Luciano Berio
Interviste e colloqui
A cura di Vincenzina Caterina Ottomano. Introduzione di Paul Griffiths
Torino, Einaudi 2017, pp. xl-520, € 34,00
Leggere la personalità di Luciano Berio (1925-2003) attraverso la mediazione delle sue stesse parole, strizzando gli occhi per vedere al di là di quella sottile filigrana rappresentata da una decantata ponderatezza che si traveste da apparente spontaneità nelle risposte alle diverse domane e sollecitazioni: questo è il gioco nel quale ci siamo trovati sfogliando questo recente volume curato da Vincenzina Caterina Ottomano per Einaudi. Cinquantuno sono le Interviste e colloqui pubblicati in vari luoghi – quotidiani, programmi di sala, riviste… – che vengono qui completate da due interviste inedite, che coinvolgono Massimo Mila (1977) e Michele dall’Ongaro (1999), oltre che dal “Questionario Proust” inviato al compositore dal Frankfurter Allgemeine Magazin e pubblicato dalla stessa testata nel maggio del 1990.
In questa preziosa raccolta di dialoghi segnati da una diversificata natura – dagli scambi più colloquiali alle riflessioni più strutturate – possiamo scoprire prospettive cangianti, immediate e talvolta inattese sulle vicende artistiche e biografiche del compositore, ricavandone un profilo al tempo stesso affine e complementare a quello che emerge dai suoi testi teorici.
Il materiale al centro di questa raccolta, costituito da interviste, conversazioni e inchieste realizzate in lingue e Paesi diversi, segna un tracciato cronologico che va dall’inizio degli anni Sessanta fino a pochi mesi prima della scomparsa di Berio, accompagnandoci nella personale e sfaccettata visione della contemporaneità propria di questo compositore e intellettuale. Uno sguardo personale e limpido che qui possiamo osservare a confronto con la natura variegata dei suoi interlocutori, tra cui troviamo giornalisti, musicologi e personalità come, tra le altre, quelle di Umberto Eco e Renzo Piano. Per la natura anche estemporanea dei testi qui raccolti, la trattazione dei temi centrali dell'orizzonte creativo di Berio – dal teatro alla ricerca elettroacustica, dalla voce al linguaggio, dalle tradizioni popolari all'impegno del musicista nella società – si snodano attraverso queste pagine con la chiarezza di un linguaggio che sposa una lucida tensione divulgativa.

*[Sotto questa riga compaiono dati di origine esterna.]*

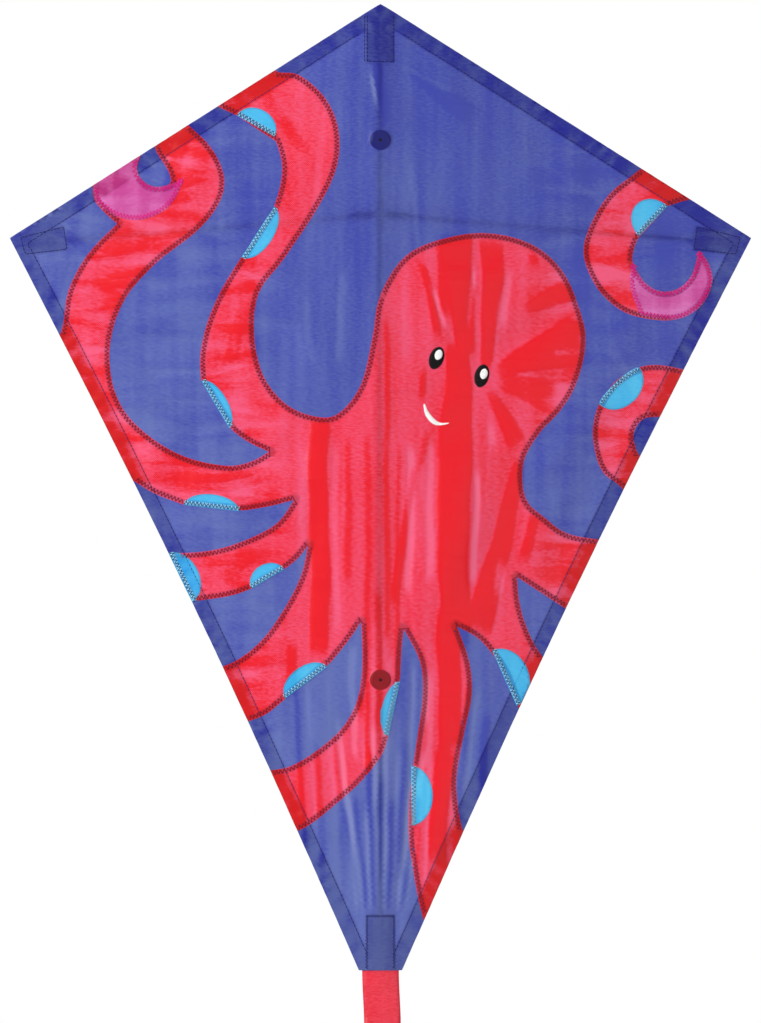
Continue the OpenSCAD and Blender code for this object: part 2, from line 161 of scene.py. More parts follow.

# Folds that the cloth has taken. For each: s and the height above the foot of its one end, the same of its
# other end, its width at each end, and its strength. Above 0 a fold is deeper in colour, as painted shade,
# and below 0 paler, as painted sheen.
FOLDS = [
    # head
    (60, 586, 67, 480, 26, 13, 1.0), (62, 500, 58, 400, 16, 28, 1.0), (88, 582, 84, 468, 20, 8, 0.9),
    (118, 574, 125, 550, 4, 9, 0.8), (88, 470, 164, 500, 8, 44, 0.9), (90, 464, 144, 452, 10, 30, 0.8),
    (110, 520, 158, 542, 6, 22, 0.7), (83, 462, 112, 408, 6, 17, 0.8), (31, 564, 46, 494, 6, 6, 0.8),
    (34, 480, 33, 444, 4, 5, 0.9), (74, 560, 68, 500, 5, 4, -0.9), (38, 545, 52, 500, 4, 4, -0.9),
    (102, 560, 96, 500, 5, 8, -0.5), (22, 560, 20, 470, 6, 8, -0.25), (86, 440, 90, 405, 4, 8, -0.5),
    # body
    (58, 415, 57, 246, 26, 22, 1.0), (50, 584, 52, 510, 16, 12, 0.7), (-48, 440, -48, 244, 15, 14, 1.0),
    (112, 408, 76, 262, 8, 24, 0.85), (122, 364, 114, 316, 7, 9, 0.8), (26, 402, 10, 284, 4, 7, 0.7),
    (38, 430, 28, 388, 6, 4, 0.6), (5, 520, 5, 255, 4, 4, 0.6), (14, 420, 12, 200, 3, 3, 0.5),
    (-9, 430, -11, 150, 5, 3, 0.5), (-26, 428, -25, 300, 5, 6, 0.45), (76, 400, 73, 300, 4, 5, -0.9),
    (24, 420, 22, 290, 6, 6, -0.6), (-36, 420, -35, 260, 6, 6, -0.35), (40, 425, 38, 300, 5, 7, -0.5),
    (96, 330, 92, 290, 8, 7, -0.7), (-62, 420, -60, 300, 7, 5, -0.3),
    # arms
    (54, 290, 54, 170, 18, 17, 0.95), (53, 180, 42, 80, 16, 13, 0.9), (-70, 264, -71, 210, 8, 7, 0.8),
    (-110, 340, -70, 350, 6, 6, 0.4), (-120, 318, -92, 326, 7, 5, 0.5), (-128, 176, -74, 196, 8, 5, 0.5),
    (34, 240, 36, 190, 6, 6, -0.7), (-150, 690, -172, 600, 8, 12, 0.5), (-96, 700, -58, 640, 10, 8, 0.4),
    (-104, 530, -122, 470, 12, 9, 0.4), (-232, 640, -262, 520, 7, 10, 0.3),
    # blue cloth
    (-2, 720, 4.5, 664, 8, 3, 1.0), (-8, 716, -2, 676, 4, 3, -0.9), (15, 716, 78, 670, 6, 18, 0.45),
    (12, 716, 60, 690, 4, 5, -0.6), (-40, 700, -58, 560, 4, 7, -0.25), (30, 560, 24, 640, 4, 5, -0.3),
    (120, 640, 190, 600, 6, 5, -0.25), (180, 500, 215, 440, 7, 9, -0.3),
    (-30, 560, -32, 470, 6, 8, -0.35), (-60, 540, -52, 470, 5, 6, -0.3),
    (-268, 590, -215, 560, 5, 12, 0.5), (-258, 600, -208, 590, 3, 6, -0.3),
]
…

Sia trattando delle proprie opere quali Thema (Omaggio a Joyce) o Laborintus II – molto utile, per riannodare le fila dei riferimenti alle diverse composizioni, la cronologia delle opere curata da Angela Ida De Benedictis – sia tracciando ponti ideali tra Mozart e Zappa (vedi l’intervista di Leonetta Bentivoglio uscita su La Repubblica nel dicembre del 1996), Berio rimane sempre coerente con il proprio pensiero, sia creativo sia ideologico. In questo senso appare significativa l’intervista raccolta da Corrado Augias nel 1989, dove il compositore ha modo di affermare: «Sono convinto che uno scienziato, un avvocato, uno scrittore, un industriale, un filosofo, un senatore o qualsiasi altra persona che deve, o dovrebbe, esercitare una qualsiasi forma di creatività a favore – o contro – la società in cui vive sia handicappato a priori se non si pone mai il problema o non s’interroga sull’esperienza musicale». E ancora, al «Perché?» di Augias, risponde: «Perché la musica non è mai riconducibile a discorso, non è mai completamente verbalizzabile. Allo stesso tempo è sempre un’esperienza sociale, sempre da riempire di senso. Le pare poco in un mondo pieno soprattutto di parole inutili?»
«Sono convinto che uno scienziato, un avvocato, uno scrittore, un industriale, un filosofo, un senatore o qualsiasi altra persona che deve, o dovrebbe, esercitare una qualsiasi forma di creatività a favore – o contro – la società in cui vive sia handicappato a priori se non si pone mai il problema o non s’interroga sull’esperienza musicale».
Una limpidezza di pensiero che possiamo ritrovare, infine, anche quando al centro del discorso viene posta la musica come linguaggio espressivo, come forma di comunicazione d’arte, come evidenzia Paul Griffiths nella sua introduzione al volume: "In effetti, ci dice Berio, è proprio nella mente di chi ascolta che la musica si crea, a partire dalle percezioni sollecitate dalla musica e dalle strutture e i concetti che essa mette in gioco. Ogni composizione è molteplice, labirintica, e il compositore non rappresenta l’autorità suprema. Quello che Berio ci trasmette non è tanto un’asserzione perentoria, quanto un invito a vivere un’esperienza che dipenderà in parte da quelle strutture e da quei conetti che noi, in quanto ascoltatori, possiamo riconoscere e fare nostri".